LA SONRISA DE PLA
Hace algunos años, escudriñando los periódicos de la Segunda República, hallé también algunos artículos de Josep Pla. Desgraciadamente quedaron a la sombra de los que llevaban a sus pies los grandes y pesados nombres que componen la Generación del 98 o la del 27. Por este motivo, y quizás otros, he descubierto a Josep Pla hace unas semanas. Frente a mí, asomándose desde la pantalla del ordenador, una fotografía suya. Muy cerca, sobre mi mesilla de noche, El cuaderno gris, que imagino parecido al cuaderno azul tinta que acogía mis poemas infantiles. Todo tiene su momento, es verdad, aunque ahora echo en falta haber sido conducida de su mano en mis primeros viajes a Barcelona y Gerona. ¡Qué lástima no haber descansado en la terraza de un café sabiendo que él, un día, se sentó allí a hacer tiempo; no haber recorrido las calles pensando en sus paseos nocturnos o en sus días de colegio o universidad!
Como gran admiradora de Mª del Mar Bonet, ya había oído hablar –cantar- de todos estos vientos que impulsan continuamente las hojas de este cuaderno gris. Entendedme, mis raíces están en Madrid y el Campo de Calatrava. Aquí los vientos no tienen nombre y ni distinguiríamos unos de otros si no fuera porque a veces soplan vientos fríos provenientes del norte o cálidos que llegan del sur. Aparte de los vientos y de algún otro asunto como los fuertes «ataques de erotismo» que sufrían él y sus compañeros una vez a la semana, o su gusto por el humo del tabaco, Pla me resulta de una emocionante cercanía. Parezco a veces yo misma a pesar de los casi cien años que separan esta redacción de «mi ahora». Lo cuento por la gran curiosidad que Pla manifiesta por saber cómo veríamos las generaciones posteriores este diario; cómo acogeríamos estas impresiones que plasmó en un cuaderno a los veinte años con una maestría más propia de un hombre que ha observado la vida largamente y es capaz de adivinar el futuro, que ha aprendido a sonreír ante las miserias del mundo sin concederles demasiada importancia.

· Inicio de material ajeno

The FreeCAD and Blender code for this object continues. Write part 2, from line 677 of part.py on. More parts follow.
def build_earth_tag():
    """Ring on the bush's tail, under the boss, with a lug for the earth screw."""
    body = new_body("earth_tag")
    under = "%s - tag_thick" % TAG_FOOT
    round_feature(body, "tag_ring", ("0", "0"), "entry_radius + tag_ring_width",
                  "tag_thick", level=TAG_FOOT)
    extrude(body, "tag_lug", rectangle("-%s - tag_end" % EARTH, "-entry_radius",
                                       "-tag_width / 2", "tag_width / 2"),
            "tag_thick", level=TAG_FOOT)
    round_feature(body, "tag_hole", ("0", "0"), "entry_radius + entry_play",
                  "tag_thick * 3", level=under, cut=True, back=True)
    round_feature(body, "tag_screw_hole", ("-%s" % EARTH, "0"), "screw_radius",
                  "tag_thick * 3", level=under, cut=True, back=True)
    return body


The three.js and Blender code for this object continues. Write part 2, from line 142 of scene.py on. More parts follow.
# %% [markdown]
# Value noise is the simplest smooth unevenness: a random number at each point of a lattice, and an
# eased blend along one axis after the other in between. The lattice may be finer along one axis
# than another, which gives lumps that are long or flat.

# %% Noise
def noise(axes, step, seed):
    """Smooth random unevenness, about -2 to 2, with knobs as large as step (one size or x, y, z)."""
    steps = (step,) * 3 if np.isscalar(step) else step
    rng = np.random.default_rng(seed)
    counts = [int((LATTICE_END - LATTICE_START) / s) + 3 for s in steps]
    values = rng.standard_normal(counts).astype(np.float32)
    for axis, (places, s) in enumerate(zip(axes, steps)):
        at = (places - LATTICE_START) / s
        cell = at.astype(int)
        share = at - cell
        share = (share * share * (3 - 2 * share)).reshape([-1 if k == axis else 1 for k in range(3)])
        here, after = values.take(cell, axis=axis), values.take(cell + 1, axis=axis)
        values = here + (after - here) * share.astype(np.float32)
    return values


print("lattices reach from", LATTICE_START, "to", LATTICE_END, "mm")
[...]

Con Pla transcienden en el tiempo los olores de Palafrugell –naturales, culinarios o de tertulia-, los múltiples matices de las puestas de sol o el mar, la energía gritadora de Historia e historias de las piedras gerundenses, la eterna y efervescente modernidad cultural de Barcelona. La objetividad sincera con que moldea las sensaciones intimistas o describe los ambientes políticos –todos aquellos en que surgían y se desarrollaban las ideas de la época-, es la clave de su sabia madurez.
En la foto, Pla, que se cubre la cabeza con una boina, presenta una sonrisa magnífica por lo entrañable. No sé si en este hombre de edad ya más avanzada quedaría algo del muchacho universitario al que he leído; sospecho que sí, por la sonrisa. De lo que estoy segura es de que el mundo de hoy en día no difiere apenas del que retrata aquel muchacho Pla en El cuaderno gris, un libro prodigioso que ya no puede faltar en mi biblioteca.